Changing colours and cups of coffee

Máirtín Ó Catháin looks at issues affecting county Galway and the west of Ireland

The White Mountains of New Hampshire are aflame this week. Trees of fiery orange and red entwined in a mix of russet and chocolate brown. The year is changing colours as the fall envelops the north east of America. “America is about to change colours politically as well,” says Theodore (Ted ) S Sares, who now lives in the ‘Granite State’. He is a business consultant and also describes himself as a private investor. He would admit in a colourful burst of laughter that he is a millionaire, but he was a bigger millionaire before the financial crisis struck. Ted Sares could strike once too — and he could put together a one/two combination in the ring. He was a useful amateur light heavyweight with 130 contests under his belt. And he once closed the Digital Corporation business in Galway.

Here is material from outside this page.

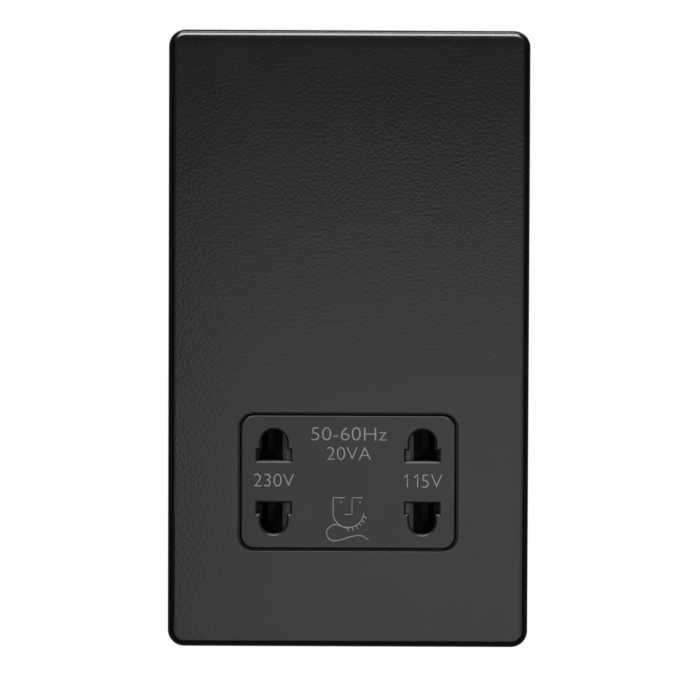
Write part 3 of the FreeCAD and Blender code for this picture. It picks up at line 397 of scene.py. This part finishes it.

It’s a memory he’d prefer to forget, but it was his job. He was a senior manager for Digital across the world. “They were nice people and good people in Galway but the business was not viable. But I think we gave a fair severance deal.” It was 1991 and it’s history. Ted Sares is now talking about new history.

Will America elect a black president? “I think so. I hope that the older generations follow the lead that is being given by the young in this country.” Sares believes America is ready for a big change of political colours and even a quick glance at the ‘blue’ and ‘red’ states points to a fall for the Republican Party as the trees change colours in 2008. From the outset it was clear that John McCain was under pressure in many of the states where George W Bush won out in 2004. On the other hand, it was equally clear that Barack Obama was holding strong in the states where the Democrats won four years ago. But we are depending on opinion polls. And as those who are behind in the opinion polls always say — the real poll is on election day. But maybe there are better and more colourful ways of working out who will win the election. How about cups of strong black coffee?

Counting cups of coffee

The supermarket chain 7-Eleven has been selling cups of coffee ‘assigned’ to the different candidates in recent presidential elections in different parts of America. The McCain and Obama cups of coffee went on sale over the past 10 days. You just go in and order your coffee in either an Obama or McCain cup. The early results from the coffee cups are as follows: Obama 59 per cent; McCain 41 per cent. Is there any sense to this type of ‘poll’? Well, coming up to the 2000 election George W Bush was one per cent ahead of Al Gore in the coffee cups. However, coming up to the 2004 election George W Bush was well ahead of John Kerry (the Democrat ) in the coffee cups. Now is there sense to the coffee cup politics?

Now we were always good at reading the tea leaves in the west of Ireland and I was thinking that strong ‘tay’ would be a good way of getting a read on upcoming elections in Galway. For instance, you could have saucepans of ‘tay’ being sold for Noel Grealish — a good solid country lad by upbringing. Maybe we could have cups of coffee for Michael D Higgins, a more academic type of politician. Pints of milk could be sold for Paul Connaughton — a strong farmer. A mug of ‘tay’ would be alright for the others including Minister Éamon Ó Cuív. All right now — he is a city lad by birth and upbringing but he has now earned his stripes as a man of the hills and a drinker of strong black tea. And as the colour of leaves and politics and coffee mixed in the melting pot of America this week, Rural Affairs and Gaeltacht Minister Éamon Ó Cuív came across the Atlantic.

O’Cuív keeps colours flying in Maine

One of the Minister’s duties while in the United States over the past few days was the official reopening of the Irish Cultural Centre in Portland in the state of Maine. Portland is about the size of Galway and is 115 miles north of Boston. There are fiery red trees letting off their last blaze of colour in the shadows of St Dominic’s Church here in Portland just now. And the colours have changed many times since Irish emigrants came to this city in their thousands in the later years of the 19th century… and right up to 1950. The bulk off these emigrants to the state of Maine came from Galway and Connemara. Indeed, Minister Ó Cuív’s wife Áine (Concannon ) has many relatives — distanced by some generations now — in the Portland and Maine area.

The changing face and colours of America has changed Portland — and the time came when the Catholic Diocese decided that they would have to shut down and sell off St Dominic’s Church, the haven of the Irish in Portland for 150 years. But a group of the descendants of the Galway emigrants fought a battle over the past decade. They secured the ownership of St Dominic’s and have restored it at a cost of $1.5 million. They have developed it into an Irish cultural centre while keeping the church in its original form.

Maureen Coyne-Norris, whose forbears come from the island of Oileán Iarthach off the west Connemara coast, founded the committee and movement to save St Dominic’s. She describes it as a tribute to the Irish of old and a centre to keep the colours of Ireland vibrant in the state of Maine.

This week as the colours changed in the forests of Maine she — and many more who helped out — celebrated as Minister Éamon Ó Cuív cut the ribbon at St Dominic’s. Whatever the season, or the colour of politics in future years in America, it will stand sentinel and proud as a symbol of the struggles and success of west of Ireland emigrants.